Fill in the second row.

(b) Add a row to your table from part (a) showing the predictions of a kNN classifier with $k=1$ trained on the given training data.

(c) Add another row for a kNN classifier with $k=3$. Then add another row for $k=9$.

(d) Find the testing precision and recall for the rows with $k=1,3,9$, considering $+1$ to be the positive outcome.

Solution:

We provide the solution for $k=1$:

$t_i$	$-4.75$	$-3.75$	$-2.75$	$-1.75$	$-0.75$	$0.25$	$1.25$	$2.25$	$3.25$	$4.25$
$f(t_i)$	$-1$	$-1$	$-1$	$+1$	$+1$	$+1$	$+1$	$-1$	$-1$	$-1$
kNN (k=1)	$-1$	$-1$	$+1$	$-1$	$+1$	$+1$	$-1$	$+1$	$-1$	$-1$

With this, we have $\mathrm{TP} = 2$, $\mathrm{FP} = 2$, $\mathrm{TN} = 4$, $\mathrm{FN} = 2$ for the test data. Therefore,

$$ \text{precision} = \frac{\mathrm{TP}}{\mathrm{TP}+\mathrm{FP}} = \frac{2}{4}, \quad \text{recall} = \frac{\mathrm{TP}}{\mathrm{TP}+\mathrm{FN}} = \frac{2}{4}. $$

Exercise 5.11¶

Here are blue/orange labels on an integer lattice.

Let $\hat{f}(x_1,x_2)$ be the kNN probabilistic classifier with $k=4$, Euclidean metric, and mean averaging that returns the probability of a blue label. In each case below, a function $g(t)$ is defined from values of $\hat{f}$ along a vertical or horizontal line. Carefully sketch a plot of $g(t)$ for $-2\le t \le 2$.

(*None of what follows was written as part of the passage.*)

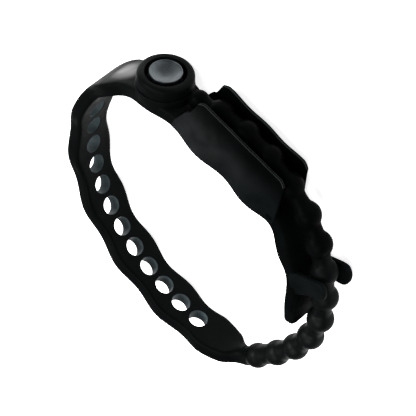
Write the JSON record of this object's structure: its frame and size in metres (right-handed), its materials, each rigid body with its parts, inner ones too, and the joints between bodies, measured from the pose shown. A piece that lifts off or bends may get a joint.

(a) $g(t) = \hat{f}(1.2,t)$

(b) $g(t) = \hat{f}(t,-0.75)$

(c) $g(t) = \hat{f}(t,1.6)$

(d) $g(t) = \hat{f}(-0.25,t)$

Exercise 5.12¶

Suppose you have written a kNN classifier with $k=5$ to predict whether dad jokes are funny. Here are the votes for 6 test jokes:

Joke	Funny	Not funny	Actual
Is the refrigerator running? Better go catch it!	3	2	not funny
Why did the scarecrow win an award? Because he was outstanding in his field!	1	4	funny
What do you call a fake noodle? An impasta!	5	0	funny
Why couldn’t the bicycle stand up by itself? It was two-tired!	4	1	funny
What’s blue and not heavy? Light blue.	2	3	not funny
What do you call a pile of cats? A meowtain!	0	5	not funny

Carefully sketch the ROC curve for this classifier, considering the positive outcome to be "funny."